In the first lecture of his series, Certain Difficulties Felt by Anglicans in Catholic Teaching, Newman states that “there is but one thing that forces me to speak,—and it is my intimate sense that the Catholic Church is the one ark of salvation, and my love for your souls;…” In other words, the vision of truth is presented in these lectures solely out of love and a concern for the salvation of his listeners or readers.
This point is underlined in lecture 8, section 4, of the same work, “The Catholic Church holds it better for the sun and moon to drop from heaven, for the earth to fail, and for all the many millions on it to die of starvation in extremest agony, as far as temporal affliction goes, than that one soul, I will not say, should be lost, but should commit one single venial sin, should tell one wilful untruth, or should steal one poor farthing without excuse.” With these words, Newman is not claiming that care for the environment, or feeding the earth’s population, are unimportant. But he wants to put these goals into the correct supernatural perspective, namely that the integrity of our relationship to God, damaged by a single venial sin, ultimately outweighs the preservation of life, health, and earthly happiness of millions, as goals considered solely in themselves. Whether we end up in God’s presence, or in hell, we shall presumably make the same judgment, but Newman’s gift is to warn us clearly while we still have time to receive grace. Such clarity is infinitely preferable, in my view, to the ambiguous and often anti-supernatural styles of preaching and writing that are common today.
5. If you wished to approach young scholars to the thought of the Oxford philosopher, which book among Newman’s works you suggest start with?

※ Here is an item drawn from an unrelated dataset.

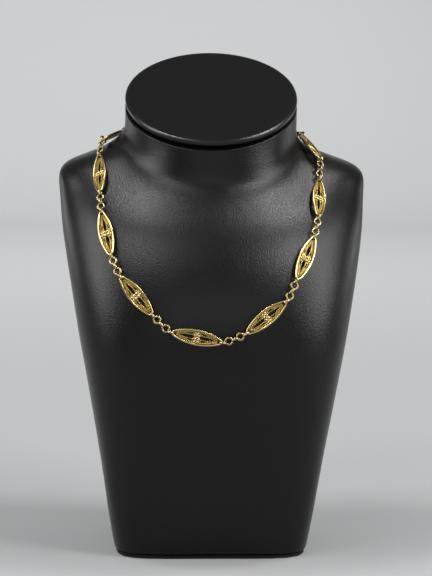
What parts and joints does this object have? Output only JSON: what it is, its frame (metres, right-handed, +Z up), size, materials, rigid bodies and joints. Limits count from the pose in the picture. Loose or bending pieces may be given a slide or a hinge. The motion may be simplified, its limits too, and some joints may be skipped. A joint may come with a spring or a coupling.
{
  "type": "watch chain on a neck bust",
  "caption": "Gold watch chain of openwork navette links and round rings, worn as a necklace on a black leatherette neck bust with a sloping capped neck.",
  "frame": {"origin": "middle of the underside of the base plate, below the bust's upright axis", "axes": "+Z up, -Y towards the front of the bust, +X to the right as seen from the front"},
  "size_m": [0.1861, 0.1404, 0.2996],
  "materials": {
    "gold": "polished 18 carat yellow gold, warm, with darker recesses between twisted wires",
    "leatherette": "black leatherette with a fine pebbled grain and a soft sheen",
    "cap_cover": "black leatherette stretched over a round cap, with a rolled edge",
    "plate_cover": "matt black covering paper under the base"
  },
  "bodies": {
    "root": {"base_plate": "plate_cover", "bust_body": "leatherette", "neck_cap": "cap_cover", "navette_01": "gold", "navette_02": "gold", "navette_03": "gold", "navette_04": "gold", "navette_05": "gold", "navette_06": "gold", "navette_07": "gold", "navette_08": "gold", "navette_09": "gold", "navette_10": "gold", "navette_11": "gold", "ring_run_01": "gold", "ring_run_02": "gold", "ring_run_03": "gold", "ring_run_04": "gold", "ring_run_05": "gold", "ring_run_06": "gold", "ring_run_07": "gold", "ring_run_08": "gold", "ring_run_09": "gold", "ring_run_10": "gold", "ring_run_11": "gold", "ring_run_12": "gold", "clasp": "gold"}
  },
  "joints": []
}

Given that scholars have a wide range of interests and priorities, any general recommendations I make will have limited value, especially as Newman wrote an extraordinary amount on so many topics. Besides the many published editions of his works, we all owe an enormous debt of gratitude to those who have painstakingly made so much of this material freely available online (e.g. www.newmanreader.org). A good first step can be to use these tools to browse beyond the more famous works, such as the Apologia Pro Vita Sua. A further advantage of browsing Newman’s works directly is that one can also circumvent those commentators who love to misrepresent Newman, or to soften his focus on salvation and grace as the most important priorities of our lives.

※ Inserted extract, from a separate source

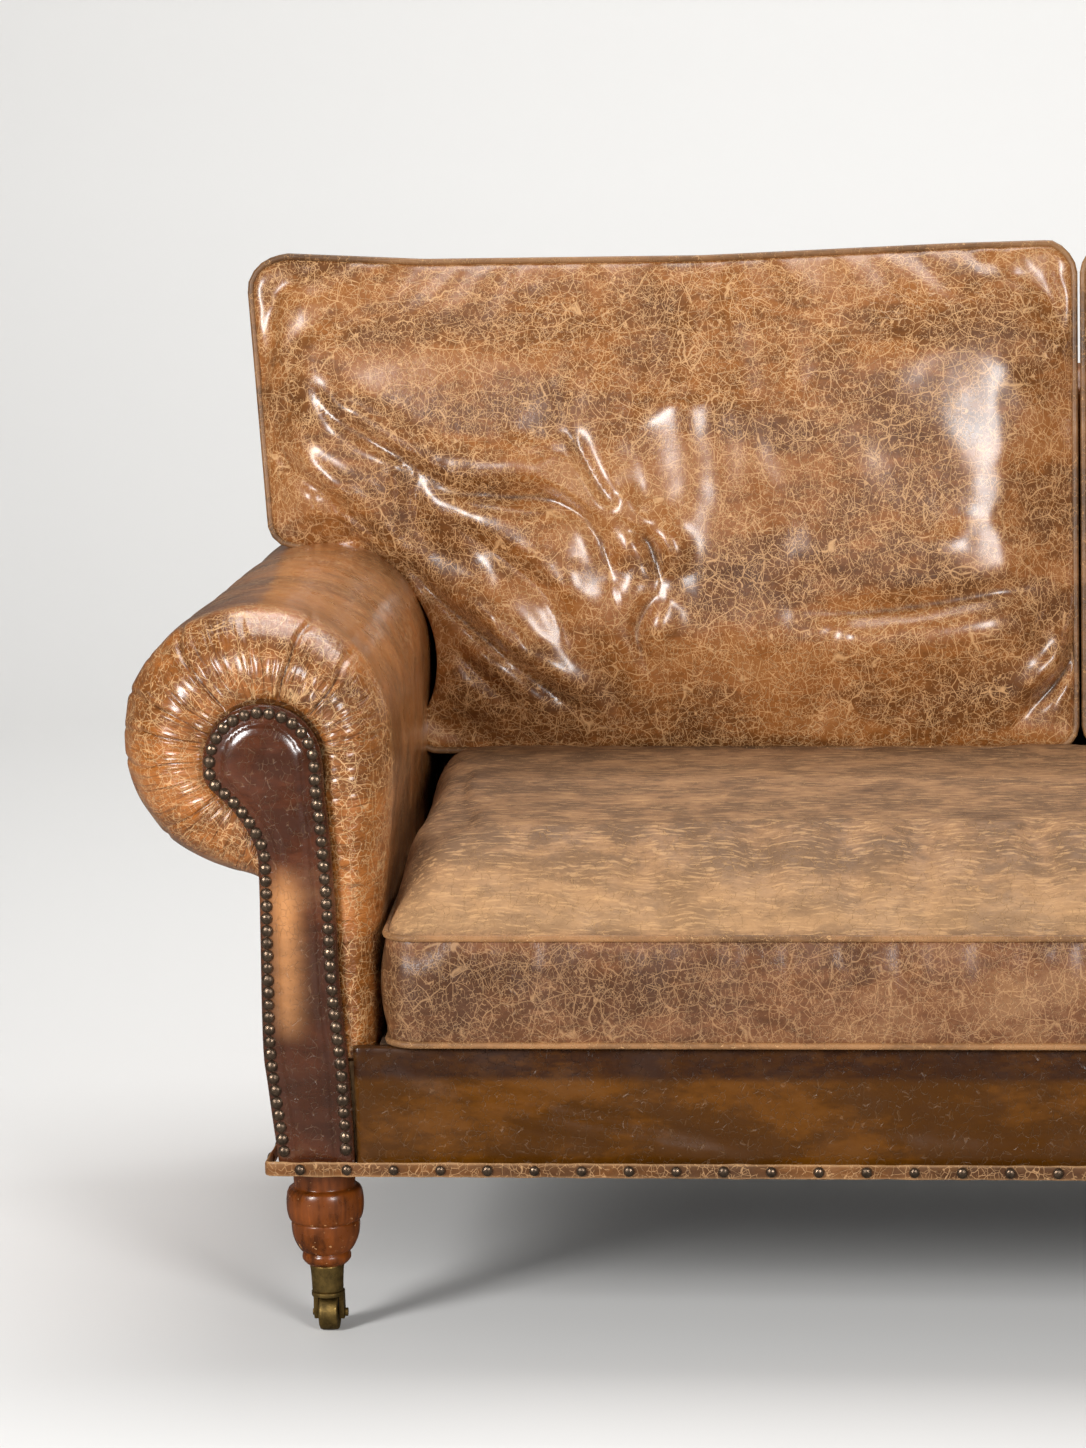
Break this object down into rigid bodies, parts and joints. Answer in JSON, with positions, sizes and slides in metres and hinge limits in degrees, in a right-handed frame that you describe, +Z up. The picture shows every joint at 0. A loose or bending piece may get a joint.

Among the less fashionable or well-known works, I recommend the lecture series noted previously, Certain Difficulties Felt by Anglicans in Catholic Teaching. I consider this work to be the final word on the limitations of Anglicanism or, more broadly, a life of merely civil virtue, and the need to live a life of grace in full communion with the Catholic Church. I also strongly recommend his Parochial and Plain Sermons, which have become my main spiritual reading for the last two years.